I watched his face as he read. His jaw tightened, the muscles twitching with strain from how hard he must’ve been grinding his teeth.
I could see his rage growing, his expression becoming harder, the already chiseled lines of his face growing sharper.
When he looked up, his eyes burned with fury.
Without a word, he gathered up the notebooks and took them into the kitchen.
“Whit?” I hurried after him when I heard him rummaging through the drawers. “What are you doing?”
“I’m destroying these,” he said, his tone clipped. “Do you want me to tear them to shreds or burn them?”
“Whit—”
He turned abruptly, cutting me off. “Do you want to put yourself through more abuse? Are you going to let her do this to you even now, Zellie?”
I was conflicted. I knew he was right, but part of me wanted to finish reading them, figure out what else she’d put on those pages. “I don’t know,” I admitted. “I just need closure.”
He gave me a curt nod and grabbed a box of matches from the drawer. “You sure as hell do.” He swiped the notebooks into the empty sink with his arm then handed me the matches.
I hesitated only a moment before taking them.
I looked down at the pile of notebooks. My final connection to Vivian.
Her last words to me, appropriately wounding and harmful.
Anger welled up in me so powerfully my hands shook as I struck a match and held it to the pages of one of the notebooks.
I stared at the flame as the paper caught fire, the white pages curling upon themselves, charred and crumbling into ash as the fire spread.
It vaguely registered that the smoke alarm went off, but the strident beeping was cut short.
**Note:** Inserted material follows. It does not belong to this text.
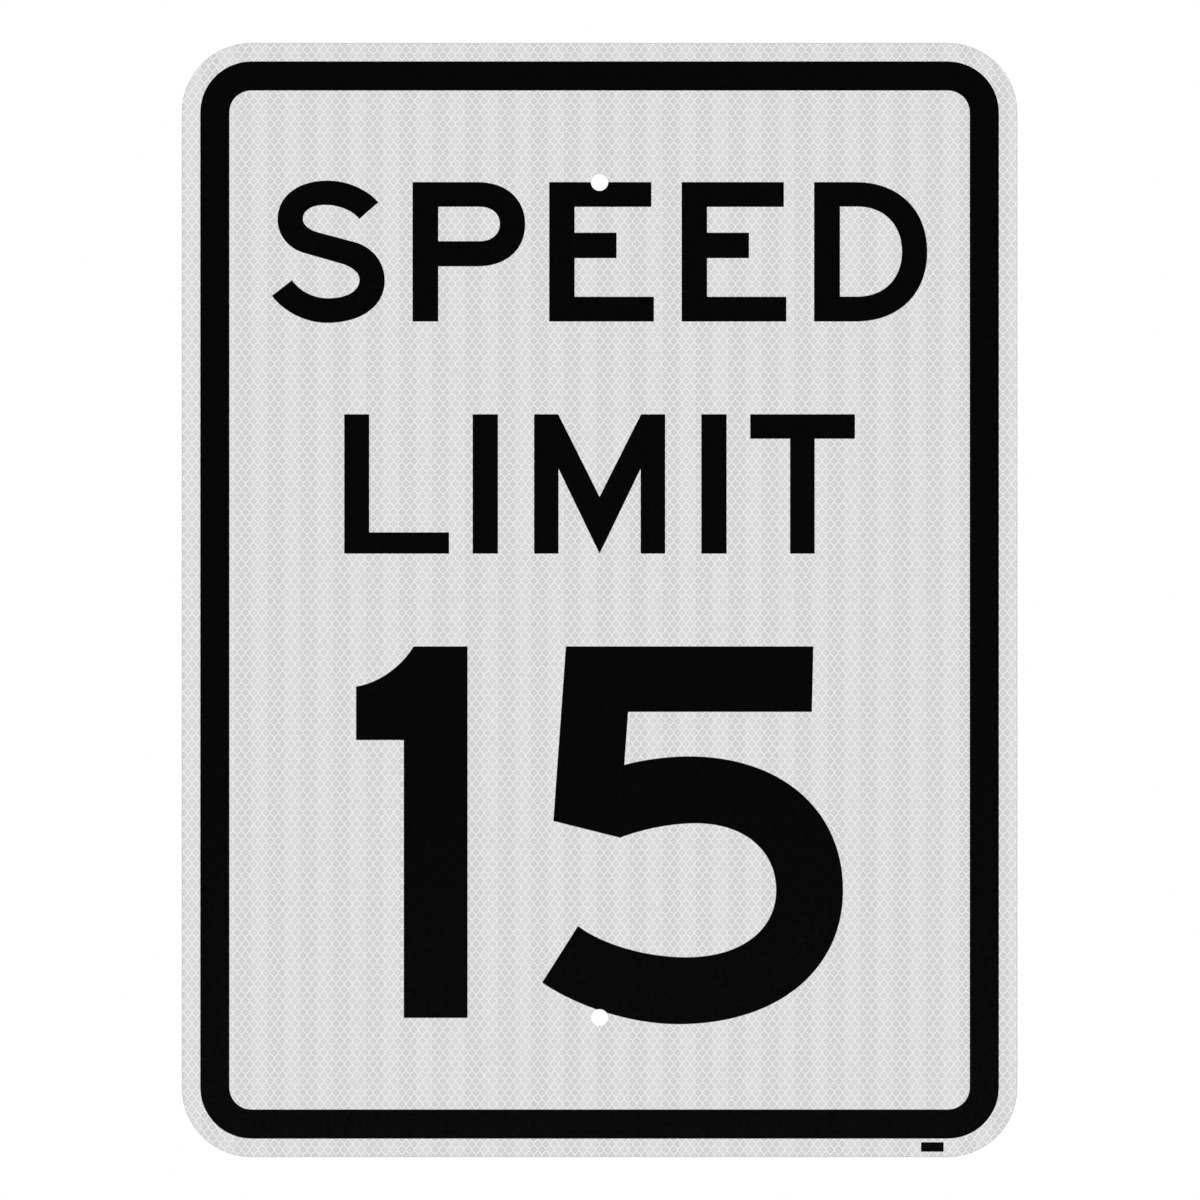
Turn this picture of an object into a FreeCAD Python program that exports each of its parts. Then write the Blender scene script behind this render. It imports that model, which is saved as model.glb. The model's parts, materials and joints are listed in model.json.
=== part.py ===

Several minutes later, only the metal spirals and a pile of ash lay in the sink where the notebooks had been.
Whit turned on the faucet, dousing the ash.
Then he pulled me into his arms, held me, wrapped me in his love.
And when I lifted my face to his, he wiped the tears from my cheeks and kissed me so tenderly that my pain from the searing agony of the rejection, humiliation, and hatred from a woman who was supposed to love me, began to dissipate, supplanted by another kind of heat.